I am frustrated and angry. The most recent spasm of gun violence at a garlic festival in rural Gilroy, California, a Walmart in El Paso, Texas, and an entertainment district in Dayton, Ohio reminds us of many unpleasant facts about America:
* No region or population density is immune from the threat of angry men carrying assault rifles with extended magazines designed to cause maximum casualties;
* No genre of public accommodation is immune either;
* Shooters who intend to die in a hail of bullets cannot usually be stopped by adding more security guards or magnetometers or CCTV cameras;
* The weapons used in most of the worst incidents were purchased legally;
* Many victims still initially mistake gunfire for fireworks or something falling on the floor, which wastes time that might otherwise be used to get out of harm’s way.
This morning, the President offered his thoughts about ways in which America could address its unique and worsening problem. I am skeptical about some of his proposed solutions.
While I’m sure the United States could do more to help people suffering from mental illness, there is no indication any of the recent shooters were mentally ill. Socially maladjusted and radicalized, but that seems different than mentally ill. Likewise, I’ve seen no relationship between either the most deadly or most recent active shooters and violent video games, so I wouldn’t get hung up on gamers right now. As for “red flag laws,” other than a manifesto posted minutes before the shooting in El Paso, the shooters did nothing to reveal their deadly agendas until they started firing, so that seems like a miss.
I believe that leaves the United States’ easy access to military-grade firearms and ammunition as an obvious starting point for discussion. Here are my thoughts on that issue as it applies to entertainment venues and other public accommodations, from an interview I gave earlier today to Good Morning Arizona.
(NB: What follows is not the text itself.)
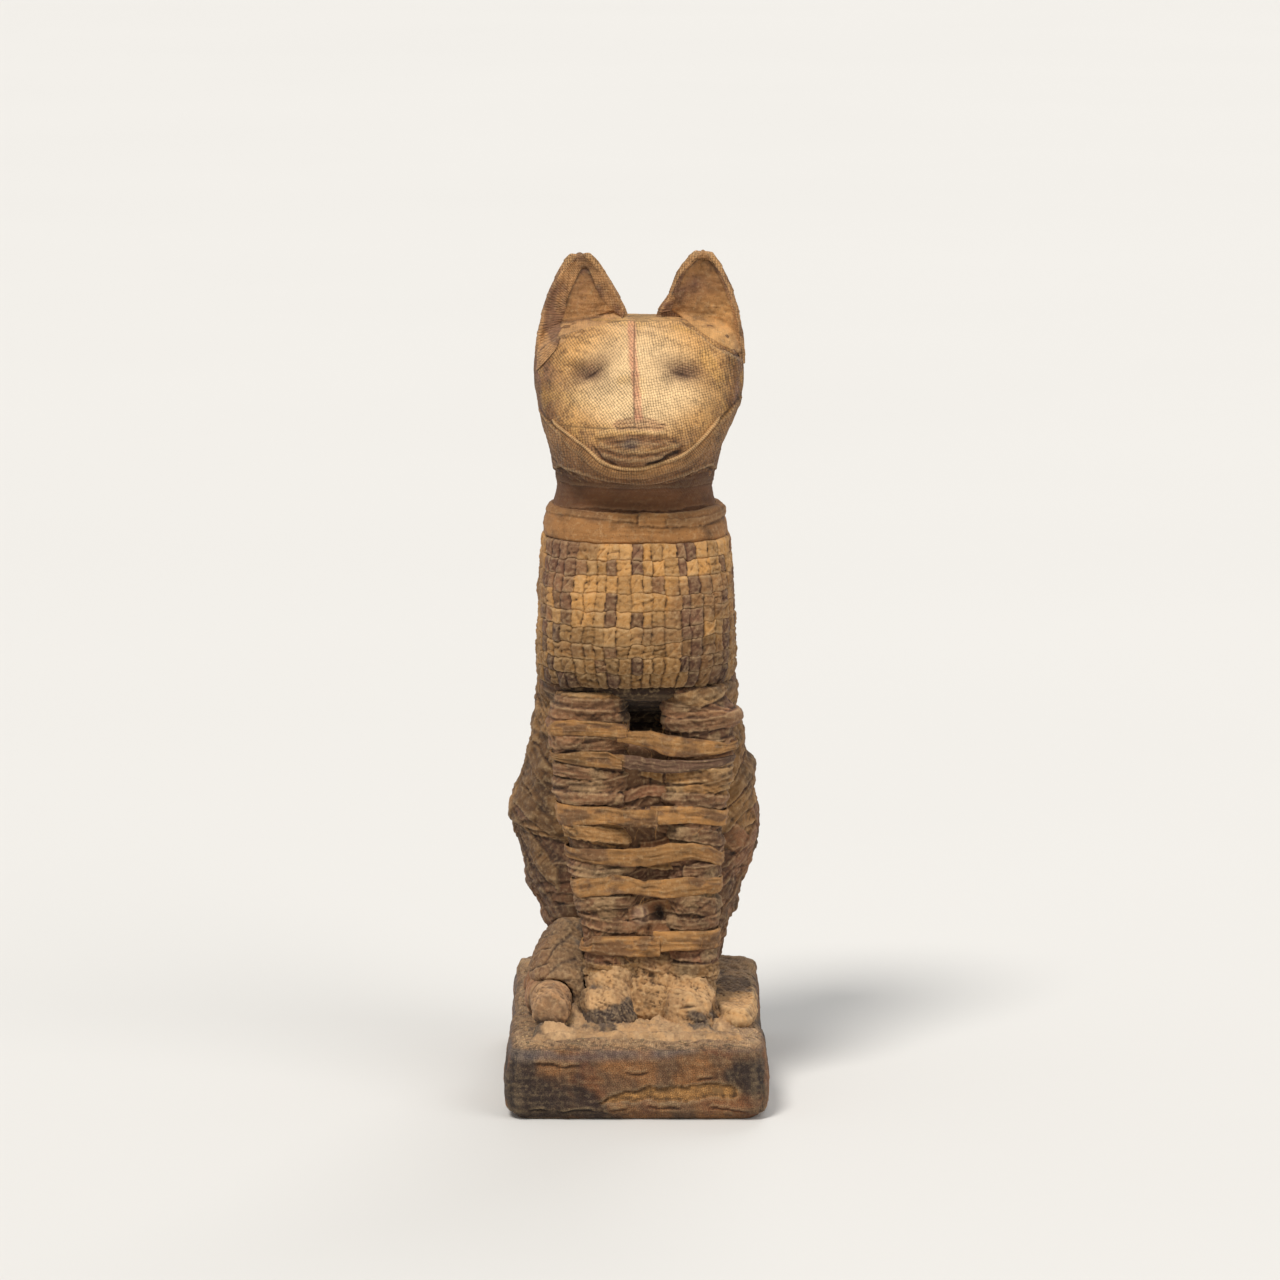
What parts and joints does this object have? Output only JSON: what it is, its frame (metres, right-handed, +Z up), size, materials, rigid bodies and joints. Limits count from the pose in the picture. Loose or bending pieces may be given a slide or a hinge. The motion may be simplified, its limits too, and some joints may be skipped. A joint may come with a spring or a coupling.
{
  "type": "egyptian animal mummy",
  "caption": "Seated cat mummy in linen wrappings on a linen-covered plinth, with upright ears, a woven chest and bound forelegs.",
  "frame": {"origin": "centre of the plinth's underside, on the surface it stands on", "axes": "+Z up, -Y towards where the cat faces, +X to the viewer's right when looking at its face"},
  "size_m": [0.106, 0.165, 0.3534],
  "materials": {
    "linen_pale": "aged plain-weave linen, pale tan, matt",
    "linen_tan": "aged linen strips, golden tan, frayed",
    "linen_brown": "resin-browned linen strips, matt",
    "linen_dark": "coarse linen blackened by resin",
    "packing": "wads of loose linen packing",
    "bone": "dry bone",
    "reed": "dry palm rib and reed",
    "wood": "rough-sawn block"
  },
  "bodies": {
    "root": {"body_packing_back": "packing", "body_packing_front": "packing", "body_wrap": "linen_pale", "chest_row_1": "linen_tan", "chest_row_2": "linen_tan", "chest_row_3": "linen_tan", "chest_row_4": "linen_tan", "chest_row_5": "linen_tan", "chest_row_6": "linen_tan", "chest_row_7": "linen_tan", "chest_row_8": "linen_tan", "chest_row_9": "linen_tan", "chin_sling": "linen_tan", "collar_band": "linen_tan", "foreleg_web": "packing", "head_cover": "linen_pale", "head_packing": "packing", "jaw": "bone", "left_arm_bones": "bone", "left_ear": "linen_pale", "left_ear_lining": "linen_brown", "left_ear_rim": "linen_tan", "left_foreleg_packing": "packing", "left_foreleg_wrap": "linen_brown", "left_haunch_packing": "packing", "left_haunch_wrap": "linen_brown", "left_hind_bones": "bone", "left_hind_foot": "linen_tan", "left_leg_reed": "reed", "left_paw": "linen_tan", "leg_band_1": "linen_tan", "leg_band_2": "linen_tan", "leg_band_3": "linen_tan", "leg_band_4": "linen_tan", "leg_band_5": "linen_tan", "leg_band_6": "linen_tan", "lower_body_wrap": "linen_brown", "neck_wrap": "linen_brown", "palm_rib": "reed", "pelvis": "bone", "plinth_block": "wood", "plinth_cover": "linen_dark", "plinth_inner_linen": "linen_tan", "rib_cage": "bone", "right_arm_bones": "bone", "right_ear": "linen_pale", "right_ear_lining": "linen_brown", "right_ear_rim": "linen_tan", "right_foreleg_packing": "packing", "right_foreleg_wrap": "linen_brown", "right_haunch_packing": "packing", "right_haunch_wrap": "linen_brown", "right_hind_bones": "bone", "right_hind_foot": "linen_tan", "right_leg_reed": "reed", "right_paw": "linen_tan", "skull": "bone", "spine": "bone", "tail_core": "packing", "tail_wrap": "linen_brown"}
  },
  "joints": []
}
Here is the Event Safety Alliance’s statement on last weekend’s Gilroy Garlic Festival shooting, which now seems almost quaint in its focus on that one incident.
I don’t mean to make Adelman on Venues a political soapbox. I hope you don’t take it that way. To the contrary, I think that freedom from fear of being shot when one goes into public places is a basic right on which everyone should insist, regardless of political stripe or party affiliation.